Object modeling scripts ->
** Start **

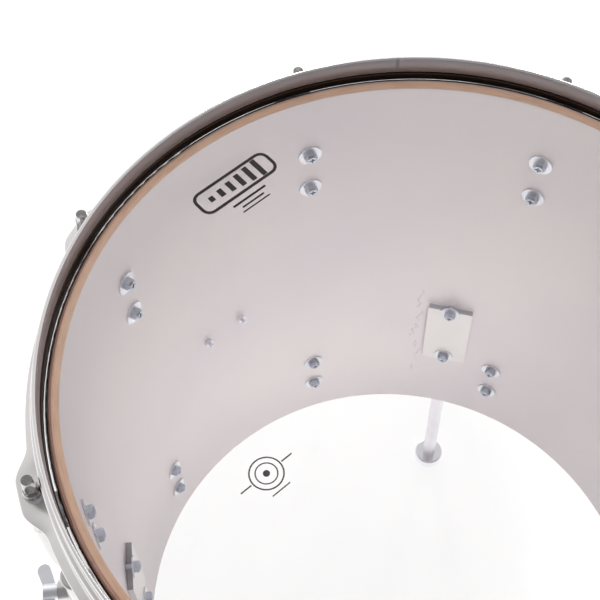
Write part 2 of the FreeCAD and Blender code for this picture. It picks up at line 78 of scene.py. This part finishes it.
# ------------------------------------------------------------------ colours, linear
PAINT_COOL = (0.825, 0.778, 0.800)
PAINT_WARM = (0.870, 0.818, 0.812)
WOOD_LIGHT = (0.92, 0.64, 0.46)
WOOD_TAN = (0.88, 0.57, 0.39)
# WOOD_RED and WOOD_DARK on the outer round carry painted shade as well as the wood's tone; WOOD_DARK also
# draws the grain
WOOD_RED = (0.80, 0.47, 0.35)
WOOD_DARK = (0.56, 0.31, 0.21)
CRACK = (0.33, 0.30, 0.33)
LACQUER = (0.17, 0.175, 0.19)
LACQUER_GLINT = (0.40, 0.41, 0.43)
CHROME = (0.88, 0.86, 0.86)
CAST_CHROME = (0.68, 0.67, 0.67)
# painted reflection: the colour of the hoops' inner wall, darker than the plating, standing in for what the
# wall reflects
CHROME_INNER_SHADE = (0.84, 0.80, 0.82)
WELD_GREY = (0.25, 0.25, 0.27)
# painted reflection on the rods: dark where they face the eye, bright where they turn away
ROD_FACING = (0.26, 0.25, 0.25)
ROD_GRAZING = (0.78, 0.76, 0.75)
ZINC = (0.88, 0.90, 0.95)
ZINC_HEAD = (0.70, 0.76, 0.86)
BRASS = (0.70, 0.53, 0.24)
ALLOY = (0.08, 0.05, 0.038)
BLACK = (0.018, 0.018, 0.020)
INK = (0.021, 0.017, 0.017)
FILM_MIRROR = (0.97, 0.96, 0.96)
FILM_CLEAR = (0.985, 0.985, 0.985)
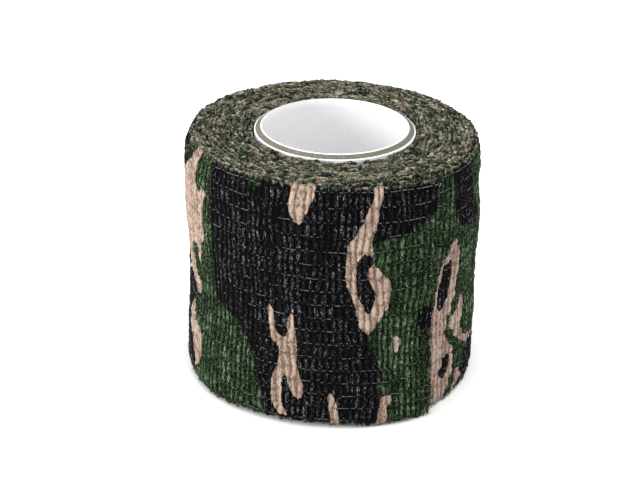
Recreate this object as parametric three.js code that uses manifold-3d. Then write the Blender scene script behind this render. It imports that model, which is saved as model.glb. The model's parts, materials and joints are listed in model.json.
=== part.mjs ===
// A roll of self-clinging crinkled wrap, 50 mm wide, on a spiral-wound paper core.
// Units are millimetres, +Z is up, and the roll stands on its end with the origin at the centre of its foot.
//
// The core is four helically wound plies: a white liner inside, two grey board plies, and a white liner outside.
// The wrap is one strip of web, wound fourteen times round the core, with its cut end stuck down at the front right.
// Eighteen elastic threads run along the outer face of the web. They pull it into its crinkle.
// The last stretch before the cut end is three flaps on upright hinge lines, which peel away from the roll.

import * as THREE from 'three';
import { mergeVertices } from 'three/addons/utils/BufferGeometryUtils.js';
import Module from 'manifold-3d';

// Driving dimensions.
const CORE_LENGTH = 50.9;
const BORE_RADIUS = 14.4;
const LINER_THICKNESS = 0.2;
const BOARD_THICKNESS = 0.45;
const PLY_GAP = 0.04;
const TAPE_WIDTH = 50;
const TAPE_FOOT = 0.55; // height of the strip's lower edge, where it is wound true
const ROLL_RADIUS = 29.7; // over the threads, at the cut end
const TURNS = 14;
const TURN_GAP = 0.1; // clearance between one turn and the next
const THREAD_COUNT = 18;
const THREAD_PITCH = 2.81;
const THREAD_SIZE = 0.25;
const THREAD_GAP = 0.05;

// Helical seams of the core plies.
const SEAM_GAP = 0.35;
const SEAM_TURNS = 0.46; // how far a seam winds round the core from foot to top
const SEAM_STEPS = 20;

// Facets and angles of the winding. The facets are counted back from the cut end.
const FACETS = 40;
const FACET_ANGLE = (2 * Math.PI) / FACETS;
const LAST_FACET = TURNS * FACETS;
const CUT_END_ANGLE = THREE.MathUtils.degToRad(-50);

// The last turn is wound askew: it dips at the front right and rises at the back left.
const SKEW_RISE = 0.25;
const SKEW_TURNS = 1.25; // the skew grows over this many turns before the cut end
const SKEW_LOW_ANGLE = THREE.MathUtils.degToRad(-55);

// The free end.
const FLAP_COUNT = 3;
const FLAP_FACETS = 2;
const HINGE_GAP = 0.3;

// Sizes that follow.
const CORE_RADIUS = BORE_RADIUS + 2 * LINER_THICKNESS + 2 * BOARD_THICKNESS + 3 * PLY_GAP;
const WIND_START = CORE_RADIUS + TURN_GAP;
const WEB_RADIUS = ROLL_RADIUS - THREAD_SIZE - THREAD_GAP; // outer face of the web at the cut end
const TURN_PITCH = (WEB_RADIUS + TURN_GAP - WIND_START) / (TURNS + 1);
const WEB_THICKNESS = TURN_PITCH - TURN_GAP;
const FACET_LENGTH = FACET_ANGLE * WEB_RADIUS;
const ROOT_FACET = LAST_FACET - FLAP_COUNT * FLAP_FACETS;
const HALF_GAP_FACETS = HINGE_GAP / 2 / FACET_LENGTH;
const THREAD_MARGIN = (TAPE_WIDTH - (THREAD_COUNT - 1) * THREAD_PITCH) / 2;

const wasm = await Module();
wasm.setup();

const materials = {
  liner: new THREE.MeshStandardMaterial({ color: 0xeceaec, roughness: 0.55, metalness: 0 }),
  board: new THREE.MeshStandardMaterial({ color: 0x8c8672, roughness: 0.9, metalness: 0 }),
  web: new THREE.MeshStandardMaterial({ color: 0x3c5a35, roughness: 0.95, metalness: 0 }),
  thread: new THREE.MeshStandardMaterial({ color: 0xa9a8a2, roughness: 0.6, metalness: 0 }),
};

// Solids and booleans.

function toSolid(geometry) {
  const bare = geometry.clone();
  bare.deleteAttribute('normal');
  bare.deleteAttribute('uv');
  const merged = mergeVertices(bare, 1e-4);
  return new wasm.Manifold(new wasm.Mesh({
    numProp: 3,
    vertProperties: merged.attributes.position.array,
    triVerts: new Uint32Array(merged.index.array),
  }));
}

function toGeometry(solid) {
  const mesh = solid.getMesh();
  const geometry = new THREE.BufferGeometry();
  geometry.setAttribute('position', new THREE.BufferAttribute(mesh.vertProperties, 3));
  geometry.setIndex(new THREE.BufferAttribute(mesh.triVerts, 1));
  return geometry;
}

function extrude(shape, height, foot = 0) {
  const geometry = new THREE.ExtrudeGeometry(shape, { depth: height, bevelEnabled: false });
  return geometry.translate(0, 0, foot);
}

function namedMesh(name, geometry, material) {
  geometry.computeVertexNormals();
  const mesh = new THREE.Mesh(geometry, material);
  mesh.name = name;
  return mesh;
}

// The core.

function circlePoints(radius) {
  return Array.from({ length: FACETS }, (_, i) => {
    const angle = CUT_END_ANGLE + i * FACET_ANGLE;
    return new THREE.Vector2(radius * Math.cos(angle), radius * Math.sin(angle));
  });
}

// A thin upright fin, twisted round the core's axis, that parts the two edges of a helically wound ply.
function seamFin(radius, thickness, footAngle) {
  const overrun = 1;
  const height = CORE_LENGTH + 2 * overrun;
  const fin = new THREE.BoxGeometry(thickness + 2 * overrun, SEAM_GAP, height, 1, 1, SEAM_STEPS);
  fin.translate(radius + thickness / 2, 0, height / 2 - overrun);
  const position = fin.attributes.position;
  const point = new THREE.Vector3();
  const up = new THREE.Vector3(0, 0, 1);
  for (let i = 0; i < position.count; i++) {
    point.fromBufferAttribute(position, i);
    point.applyAxisAngle(up, footAngle + (point.z / CORE_LENGTH) * SEAM_TURNS * 2 * Math.PI);
    position.setXYZ(i, point.x, point.y, point.z);
  }
  return fin;
}

function corePly(name, radius, thickness, footAngleDeg, material) {
  const ring = new THREE.Shape(circlePoints(radius + thickness));
  ring.holes.push(new THREE.Path(circlePoints(radius)));
  const tube = toSolid(extrude(ring, CORE_LENGTH));
  const fin = toSolid(seamFin(radius, thickness, THREE.MathUtils.degToRad(footAngleDeg)));
  return namedMesh(name, toGeometry(tube.subtract(fin)), material);
}

function makeCore() {
  const core = new THREE.Group();
  const plies = [
    ['core_inner_liner', LINER_THICKNESS, -57, materials.liner],
    ['core_board_ply_inner', BOARD_THICKNESS, 114, materials.board],
    ['core_board_ply_outer', BOARD_THICKNESS, -156, materials.board],
    ['core_outer_liner', LINER_THICKNESS, 34, materials.liner],
  ];
  let radius = BORE_RADIUS;
  for (const [name, thickness, footAngleDeg, material] of plies) {
    core.add(corePly(name, radius, thickness, footAngleDeg, material));
    radius += thickness + PLY_GAP;
  }
  return core;
}

// The wrap.

function windingPoint(facet, offset) {
  const radius = WIND_START + (TURN_PITCH * facet) / FACETS + offset;
  const angle = CUT_END_ANGLE - (LAST_FACET - facet) * FACET_ANGLE;
  return new THREE.Vector2(radius * Math.cos(angle), radius * Math.sin(angle));
}

// The spiral's corners between two places on it, the two ends included.
function facetsBetween(from, to) {
  const facets = [from];
  for (let facet = Math.floor(from) + 1; facet < to; facet++) facets.push(facet);
  facets.push(to);
  return facets;
}

// A stretch of the spiral seen from above, between two offsets from the web's inner face.
function windingShape(from, to, innerOffset, outerOffset) {
  const facets = facetsBetween(from, to);
  const outer = facets.map((facet) => windingPoint(facet, outerOffset));
  const inner = facets.map((facet) => windingPoint(facet, innerOffset)).reverse();
  return new THREE.Shape([...outer, ...inner]);
}

function skewHeight(x, y) {
  const inside = ROLL_RADIUS - Math.hypot(x, y);
  const share = THREE.MathUtils.smoothstep(-inside, -SKEW_TURNS * TURN_PITCH, 0);
  return -SKEW_RISE * share * Math.cos(Math.atan2(y, x) - SKEW_LOW_ANGLE);
}

function skewed(geometry) {
  const position = geometry.attributes.position;
  for (let i = 0; i < position.count; i++) {
    position.setZ(i, position.getZ(i) + skewHeight(position.getX(i), position.getY(i)));
  }
  return geometry;
}

function threadFoot(index) {
  return TAPE_FOOT + THREAD_MARGIN + index * THREAD_PITCH - THREAD_SIZE / 2;
}

function makeWinding() {
  const shape = windingShape(0, ROOT_FACET - HALF_GAP_FACETS, 0, WEB_THICKNESS);
  return namedMesh('tape_web', skewed(extrude(shape, TAPE_WIDTH, TAPE_FOOT)), materials.web);
}

// A thread shows on the last turn only, from just past the cut end round to the first hinge line.
function makeThread(index) {
  const from = LAST_FACET - FACETS + 2 * HALF_GAP_FACETS;
  const to = ROOT_FACET - HALF_GAP_FACETS;
  const inner = WEB_THICKNESS + THREAD_GAP;
  const shape = windingShape(from, to, inner, inner + THREAD_SIZE);
  const name = `elastic_thread_${String(index + 1).padStart(2, '0')}`;
  return namedMesh(name, skewed(extrude(shape, THREAD_SIZE, threadFoot(index))), materials.thread);
}

// A flap is a short stretch of the web with its stretch of each thread bonded on as a rib.
function makeFlap(index) {
  const from = ROOT_FACET + index * FLAP_FACETS + HALF_GAP_FACETS;
  const isLast = index === FLAP_COUNT - 1;
  const to = ROOT_FACET + (index + 1) * FLAP_FACETS - (isLast ? 0 : HALF_GAP_FACETS);
  const outer = WEB_THICKNESS + THREAD_GAP + THREAD_SIZE;
  const ribShape = windingShape(from, to, WEB_THICKNESS / 2, outer);
  let flap = toSolid(extrude(windingShape(from, to, 0, WEB_THICKNESS), TAPE_WIDTH, TAPE_FOOT));
  for (let i = 0; i < THREAD_COUNT; i++) {
    flap = flap.add(toSolid(extrude(ribShape, THREAD_SIZE, threadFoot(i))));
  }
  return namedMesh(`tape_flap_${index + 1}`, skewed(toGeometry(flap)), materials.web);
}

const roll = new THREE.Group();
roll.add(makeCore());
roll.add(makeWinding());
for (let i = 0; i < THREAD_COUNT; i++) roll.add(makeThread(i));
for (let i = 0; i < FLAP_COUNT; i++) roll.add(makeFlap(i));

export default roll;
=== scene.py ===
"""Looks for a roll of self-clinging crinkled wrap, wound on a spiral paper core.

The wrap is one strip of non-woven web, printed in a woodland pattern and gathered by elastic threads.
Lengths are millimetres until they are written into a mesh. The stage, lights and camera are in metres.
Angles round the roll are 0 at its right side and -90 degrees at its front.
"""

import json
import math

import bmesh
import bpy
import numpy as np
from mathutils import Matrix, Vector

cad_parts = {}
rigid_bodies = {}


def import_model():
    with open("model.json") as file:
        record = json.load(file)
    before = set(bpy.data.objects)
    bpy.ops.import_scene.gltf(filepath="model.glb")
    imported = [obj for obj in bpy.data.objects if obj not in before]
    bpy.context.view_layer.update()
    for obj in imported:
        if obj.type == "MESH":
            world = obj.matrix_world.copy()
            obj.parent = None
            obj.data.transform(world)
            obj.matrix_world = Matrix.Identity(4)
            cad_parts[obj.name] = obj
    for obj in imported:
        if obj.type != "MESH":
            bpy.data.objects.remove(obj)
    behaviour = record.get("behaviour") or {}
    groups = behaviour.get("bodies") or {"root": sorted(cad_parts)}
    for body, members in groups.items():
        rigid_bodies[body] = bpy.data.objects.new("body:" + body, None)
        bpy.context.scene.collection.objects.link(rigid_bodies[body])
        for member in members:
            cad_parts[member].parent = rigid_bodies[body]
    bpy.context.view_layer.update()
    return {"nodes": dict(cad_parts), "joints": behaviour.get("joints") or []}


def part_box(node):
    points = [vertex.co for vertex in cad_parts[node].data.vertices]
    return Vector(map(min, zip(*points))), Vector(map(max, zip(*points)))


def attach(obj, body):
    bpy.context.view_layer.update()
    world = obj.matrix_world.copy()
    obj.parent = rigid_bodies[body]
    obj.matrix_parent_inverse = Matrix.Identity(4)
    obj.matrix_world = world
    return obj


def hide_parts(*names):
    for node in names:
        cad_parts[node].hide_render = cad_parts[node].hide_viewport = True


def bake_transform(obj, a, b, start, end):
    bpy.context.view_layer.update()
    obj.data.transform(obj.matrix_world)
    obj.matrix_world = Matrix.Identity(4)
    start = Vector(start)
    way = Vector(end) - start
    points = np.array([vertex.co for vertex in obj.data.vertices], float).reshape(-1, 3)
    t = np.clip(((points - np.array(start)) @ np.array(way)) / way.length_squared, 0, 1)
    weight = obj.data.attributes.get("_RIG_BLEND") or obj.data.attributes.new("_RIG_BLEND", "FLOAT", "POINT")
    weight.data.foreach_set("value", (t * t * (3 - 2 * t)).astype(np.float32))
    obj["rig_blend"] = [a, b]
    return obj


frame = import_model()

MM = 0.001

# Sizes of the roll.
TURNS = 14
WIND_START = 15.92  # inner face of the first turn
TURN_PITCH = 0.9053
MID_WEB = 0.4  # from a turn's inner face to the line along which the strip's length is counted
CUT_ANGLE = math.radians(-50)
FULL_TURN = 181.27  # of the print, round the outside of the roll
CUT_PLACE = 20.13  # where the cut end lies along the print, counted from the middle of the front

TAPE_WIDTH = 50.0
TAPE_FOOT = 0.55
THREAD_COUNT = sum(name.startswith("elastic_thread") for name in frame["nodes"])
THREAD_PITCH = 2.81
THREAD_MARGIN = (TAPE_WIDTH - (THREAD_COUNT - 1) * THREAD_PITCH) / 2

SKEW_RISE = 0.25
SKEW_TURNS = 1.25
SKEW_LOW_ANGLE = math.radians(-55)

# The crinkle.
RIDGE_PITCH = 1.25
RIDGE_FOOT = 0.30  # from a turn's inner face to the bottom of a groove, on the web's outer face
RIDGE_DEPTH = 0.62
RIDGE_BLUNTNESS = 0.6  # less than 1 gives broad crests and narrow grooves
FINE_RIDGES = 2.3  # fine ridges to each ridge
FINE_SHARE = 0.22  # share of a ridge's height that is lost between fine ridges
PULL_DEPTH = 0.32  # share of a ridge's height that a thread holds down
PULL_REACH = 0.36  # how far to each side of a thread its pull is felt
WEB_THICKNESS = 0.24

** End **

Exercise brief -> From the records above, quote only the lines running from the line with "const roll = new THREE.Group();" to the line with "record = json.load(file)", both lines included.

Solution below ->
const roll = new THREE.Group();
roll.add(makeCore());
roll.add(makeWinding());
for (let i = 0; i < THREAD_COUNT; i++) roll.add(makeThread(i));
for (let i = 0; i < FLAP_COUNT; i++) roll.add(makeFlap(i));

export default roll;
=== scene.py ===
"""Looks for a roll of self-clinging crinkled wrap, wound on a spiral paper core.

The wrap is one strip of non-woven web, printed in a woodland pattern and gathered by elastic threads.
Lengths are millimetres until they are written into a mesh. The stage, lights and camera are in metres.
Angles round the roll are 0 at its right side and -90 degrees at its front.
"""

import json
import math

import bmesh
import bpy
import numpy as np
from mathutils import Matrix, Vector

cad_parts = {}
rigid_bodies = {}


def import_model():
    with open("model.json") as file:
        record = json.load(file)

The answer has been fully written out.